We started to peel away the outer layers of that resistance, and the reasons she immediately came up with will be recognisable for most of us:  she doesn’t want to let her colleagues down, her reputation might be damaged, people may judge her for walking away.

We talked through how real those concerns were, and how much they were stories she was telling herself, and how she might address them through some fairly simple steps. She got there quickly.

We also worked out what wasn’t holding her back – i.e. an underlying passion for the work, a belief it and she could make a difference if things were to change somewhat. Even though the ethos of the organisation is aligned with her values, she knows that she’s reached the limits of her ability to help them succeed, and she either accepts that or walks away.

But committing to leaving is clearly something she is struggling with. When I asked her what else was holding her there, she was silent for a long time.

“It’s fear of the void”

And there is the root of it. It’s the root of it for most of us. It’s why leaping off that board is so terrifying, because we are leaping in to what feels like an empty void.

We don’t always have the luxury of moving toward something rather than away from something.  Sometimes we have to make the decision to leave one situation even when we don’t know what really comes next.  For some, it can feel thrilling to have such endless possibility. But for most of us it will paralyse us with fear.

Stepping into that void feels like becoming unanchored.  We give up a familiar routine that gave us structure and purpose, even if it didn’t give us meaning.   And our imagination goes into overdrive – it’s the place where our worse fears or negative beliefs about ourselves can come true. It’s where we’re found out for the impostors that we are.

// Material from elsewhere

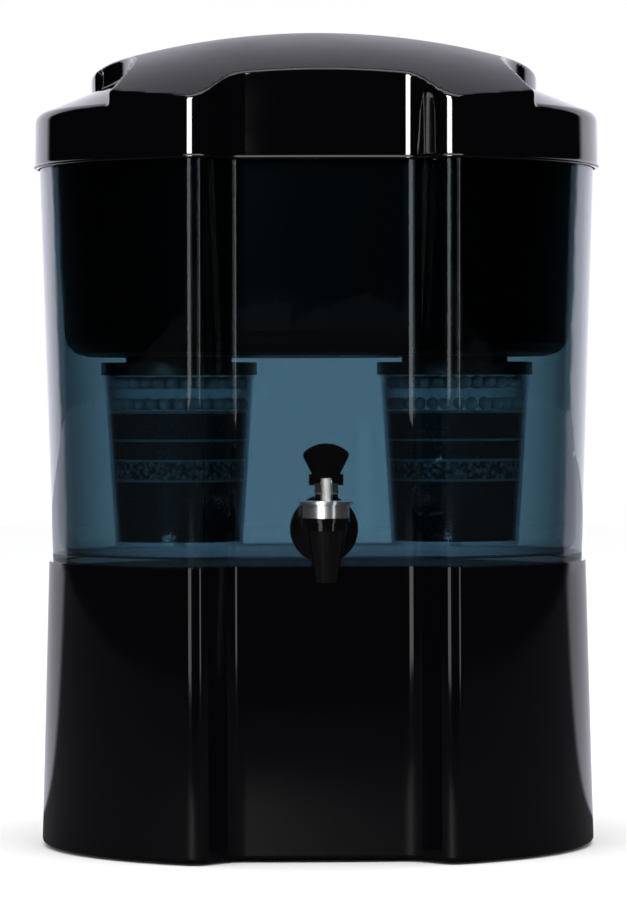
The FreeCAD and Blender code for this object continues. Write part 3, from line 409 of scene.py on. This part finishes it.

No wonder many of us avoid taking the leap.

Stepping into the void

A while back I wrote about how we can cope with uncertainty, and much of what I wrote there can be applied here too: acknowledge your emotions, tap into your resilience, remind yourself how adaptive you are, and focus on practical, actionable steps, not outcomes. I also believe that uncertainty – the void – is life itself (and that to live in constant certainty is a kind of death).

But stepping into uncertainty requires a bravery that some of us haven’t yet tapped into, the courage to move away from something that’s hurting or limiting us, even when we don’t know what comes next.

A few weeks back, Elizabeth Gilbert wrote a powerful post on Facebook: ‘Not This’. “Not this” defines that moment where we know that something is very wrong or off kilter with our lives. We don’t know the answer, but we do know it’s “Not This..”  

“But your brain can’t bring itself to say “NOT THIS”, because that would cause a serious problem. The problem is: You don’t have a Plan B in place. This is the only life you have. This is the only job you have. This is the only spouse you have. This is the only house you have. Your brain says, “It may not be great, but we have to put up with it, because there are no other options.” You’re not sure how you got here — to this place of THIS — but you sure as hell don’t know how to get out…”

 

There’s an old addage, run to something, not from something. I try to live by this sentiment, and it’s something as a coach I help people to work out – where they want to be headed.  But sometimes, just sometimes, we have to rely on the pain of ‘not this’ to move us forward, even if we have no idea where we’re headed. “If you keep ignoring the voices within you that say NOT THIS, just because you don’t know what to do, instead…you may end up stuck in NOT THIS forever.”

If we’re going to get unstuck and find movement and growth and joy again, then sometimes the void is the only place to go.